The movie goes on to depict Bathsheba as a sexually neglected wife who is “rescued” from her loveless marriage by David, whom she has loved from afar.
Artists have also had an interesting take on Bathsheba, notably Rembrandt’s “Bathsheba at Her Bath”. In the painting she is holding a letter, presumably from David, and perhaps implying some sort of “moral dilemma” for Bathsheba (Sluijter and van Rijn). 15th century artist, Jean Bourdichon’s “Bathsheba Bathing” depicts her as an unabashed seductress ( In fact, over the centuries, Bathsheba has been a controversial figure in art and in biblical study, with many blaming her, at least in part, for the adulterous affair with the king.

I would suggest that this stems from a need to absolve David, or at least “cut him some slack”. David, our beloved David, writer of beautiful Psalms and “man after God’s own heart” (1 Sam 13:14) – we don’t like to believe that those we admire, our heros, are capable of dark deeds, and we prove it time and again. The teller of this story, however, does not give him any excuse, and nowhere in scripture is Bathsheba credited with his sin. In fact, the last verse of our text states God’s displeasure with what David did, with no mention of Bathsheba’s role in it.

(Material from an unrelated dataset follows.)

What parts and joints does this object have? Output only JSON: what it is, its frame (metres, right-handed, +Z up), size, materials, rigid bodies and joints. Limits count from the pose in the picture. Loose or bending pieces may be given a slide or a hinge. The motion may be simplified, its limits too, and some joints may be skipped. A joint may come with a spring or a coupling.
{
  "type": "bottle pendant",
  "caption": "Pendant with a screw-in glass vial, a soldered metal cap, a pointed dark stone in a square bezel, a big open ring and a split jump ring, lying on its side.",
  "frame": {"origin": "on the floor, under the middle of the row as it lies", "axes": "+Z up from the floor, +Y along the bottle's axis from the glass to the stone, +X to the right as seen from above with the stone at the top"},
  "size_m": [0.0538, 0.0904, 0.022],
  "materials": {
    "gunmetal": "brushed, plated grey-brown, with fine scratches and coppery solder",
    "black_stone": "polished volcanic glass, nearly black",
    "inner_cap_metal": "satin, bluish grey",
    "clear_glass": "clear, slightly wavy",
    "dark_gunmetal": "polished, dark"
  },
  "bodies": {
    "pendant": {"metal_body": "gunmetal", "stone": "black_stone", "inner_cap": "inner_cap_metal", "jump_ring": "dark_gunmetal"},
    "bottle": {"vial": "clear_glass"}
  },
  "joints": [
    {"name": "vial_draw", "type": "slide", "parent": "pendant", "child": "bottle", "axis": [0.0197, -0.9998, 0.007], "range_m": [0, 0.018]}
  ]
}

Here’s the thing: “bathing” in Bathsheba’s case was “ceremonial cleansing”, something required of women by the Law, after her monthly period. It’s unlikely that she was completely naked, but rather covered in some way, and sponging herself. This would have taken place at an acceptable location for such cleansing, probably in her family’s private courtyard. She very likely would have thought that David would be away with the men, as kings were, weakening the argument that she somehow knew he might or would see her from his rooftop. When she was “summoned”, what choice did she have? Did a woman, even if married, disobey her king? When she was before him, did she have the option to say no to sex? Even if the sex was “consensual”, this was not sex between equals, and in the way that we now understand this dynamic, we could say David assaulted her. Additionally, There is no indication that he wanted an ongoing relationship with her. He looked, he lusted, he took her, he discarded her – because he could. Who could stop him? David had isolated himself in his position of power, his mind not upon that which it should have been, which was leading his army. One might even say his idleness left him weak to temptation and sin. We are seeing a David that is hardly recognizable from the David we have come to know. He drew Bathsheba into his sin by having sex with her, and his sin will continue to grow, drawing more people into this tragic story.

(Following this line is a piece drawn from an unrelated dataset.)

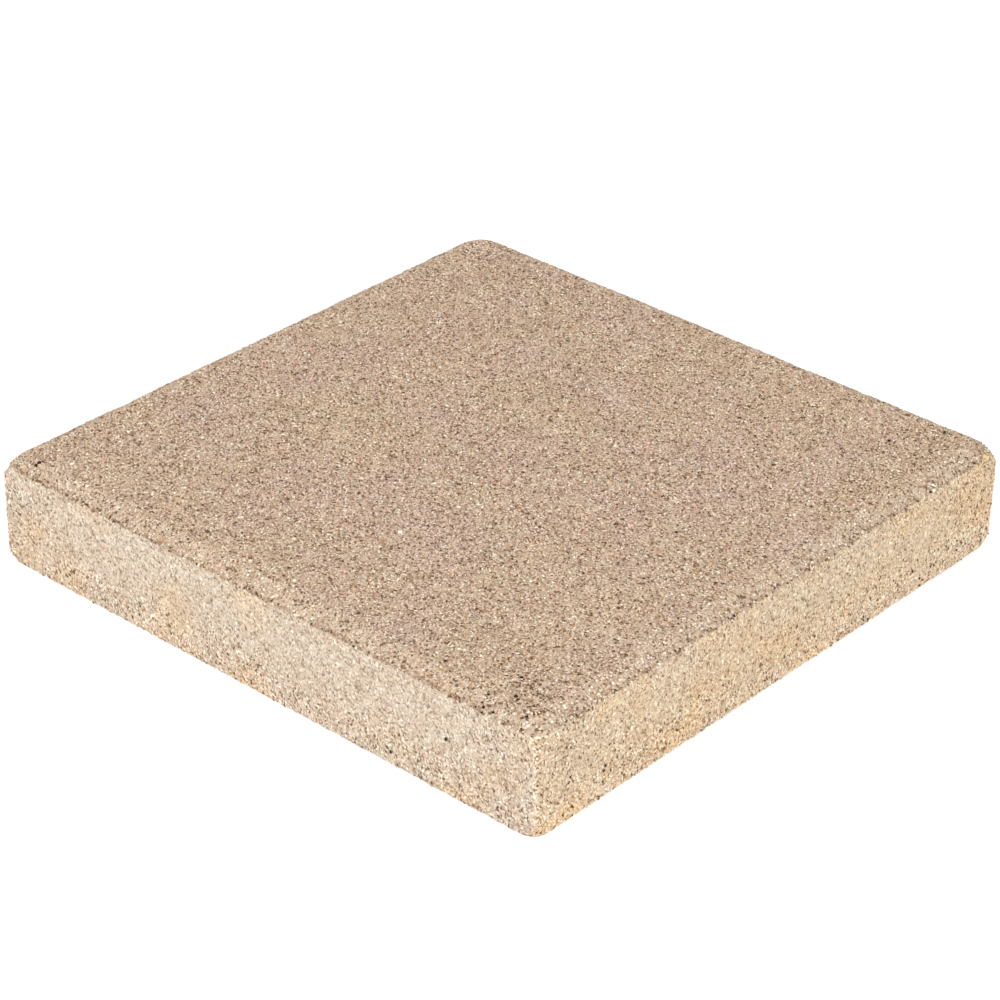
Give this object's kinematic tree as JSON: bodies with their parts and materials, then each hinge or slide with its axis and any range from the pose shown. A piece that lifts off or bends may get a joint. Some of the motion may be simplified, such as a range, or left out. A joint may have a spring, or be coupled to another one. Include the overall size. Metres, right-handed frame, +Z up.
{
  "type": "concrete paving slab",
  "caption": "Square cast-concrete paving slab, a flat sanded top inside a shallow rolled shoulder, upright sides with rounded corners and a flat underside.",
  "frame": {"origin": "centre of the flat underside", "axes": "+Z up through the thickness, +X and +Y square to the sides"},
  "size_m": [0.298, 0.298, 0.0508],
  "materials": {
    "concrete": "matte"
  },
  "bodies": {
    "root": {"paving_slab": "concrete"}
  },
  "joints": []
}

When he finds out that Bathsheba is pregnant, that what he has done in darkness will come to light, he manipulates and schemes. He sends for Uriah under the pretense that he needs him to report on the war effort, a task generally assigned to an errand boy. Given Uriah’s status and rank, this was a feeble ploy, and one that would, in the least, “raise eyebrows”. One commentary I read suggested Uriah knew what had happened; if word had made its way to him, it could be why, even at David’s urging to go home and “wash his feet”, an idiom of the time implying “eat and rest”, and at David’s “gift”, Uriah slept amongst David’s servants at the palace gate ( These servants could verify that he did not return to his wife, leaving David “on the hook”. Spies inform David that Uriah did not go home, so he asks him about it directly. Imagine the tension between the two men, given Uriah’s reply, knowing full-well where David ought to be, and perhaps even what David was up to: Uriah says to David, “The ark and Israel and Judah remain in booths; and my lord Joab and the servants of my lord are camping in the open field; shall I then go to my house, to eat and to drink, and to lie with my wife? As you live, and as your soul lives, I will not do such a thing.” (2 Samuel 11:11 NRSV). David, however, remains undaunted, getting Uriah drunk in an attempt to weaken his resolve, but he again stays with David’s other servants. How striking that this Hittite, a non-Jew, demonstrated more righteousness, honour and fealty than the King of Israel, appointed by God.

Shamefully, David has Uriah killed in battle, now drawing his cousin, Joab, the commander of his army, into his sin, causing him to stumble as well. At David’s instruction, Joab put Uriah at the front line where the battle was heaviest and the opposition strongest, then withdrew support. Joab’s report back to David, announcing Uriah’s death, also describes the resulting death of other loyal and faithful soldiers. This was all part of a ploy to make Uriah’s death look like just a part of war. David’s response to this report again demonstrates how very much he has changed as king. He shows no remorse, though these men had served alongside of him and were not his target; they were collateral damage. “Don’t worry about it Joab, people die in battle”. (2 Samuel 11:25) He eventually takes Bathsheba into his own household, as his wife.
The author of first and second Samuel neither entirely idealizes nor entirely vilifies David, but rather tells the story of a very human being, corrupted by power. I wonder if we might examine the way we sometimes idolize or demonize powerful people in our world. Neither is becoming of followers of Jesus. They are fallible human beings, as are we all. Are we not also called into community with them? What does or might it look like? We can certainly pray. Also, David’s “fall”, in my view, did not begin with “adultery”, but rather with his decision to not be where he was called to be. His idleness, and isolation from community and service, made him vulnerable to the sins of selfishness, lust and pride. Furthermore, there is no fixing sin, save the mercy of God. Trying to cover our own sin, as David did, invariably leads to more sin; manipulation, deception, even causing further, devastating harm to others. Finally, though this is a difficult truth, it is possible for us to do things that displease God. “…the thing that David [beloved David] had done, displeased the Lord.” (2 Samuel 11:27) Thankfully, neither David’s story nor our own stories of sin, end with God’s displeasure. God ever seeks to redeem and to restore…But for tonight, at least in David’s case, the story pauses here.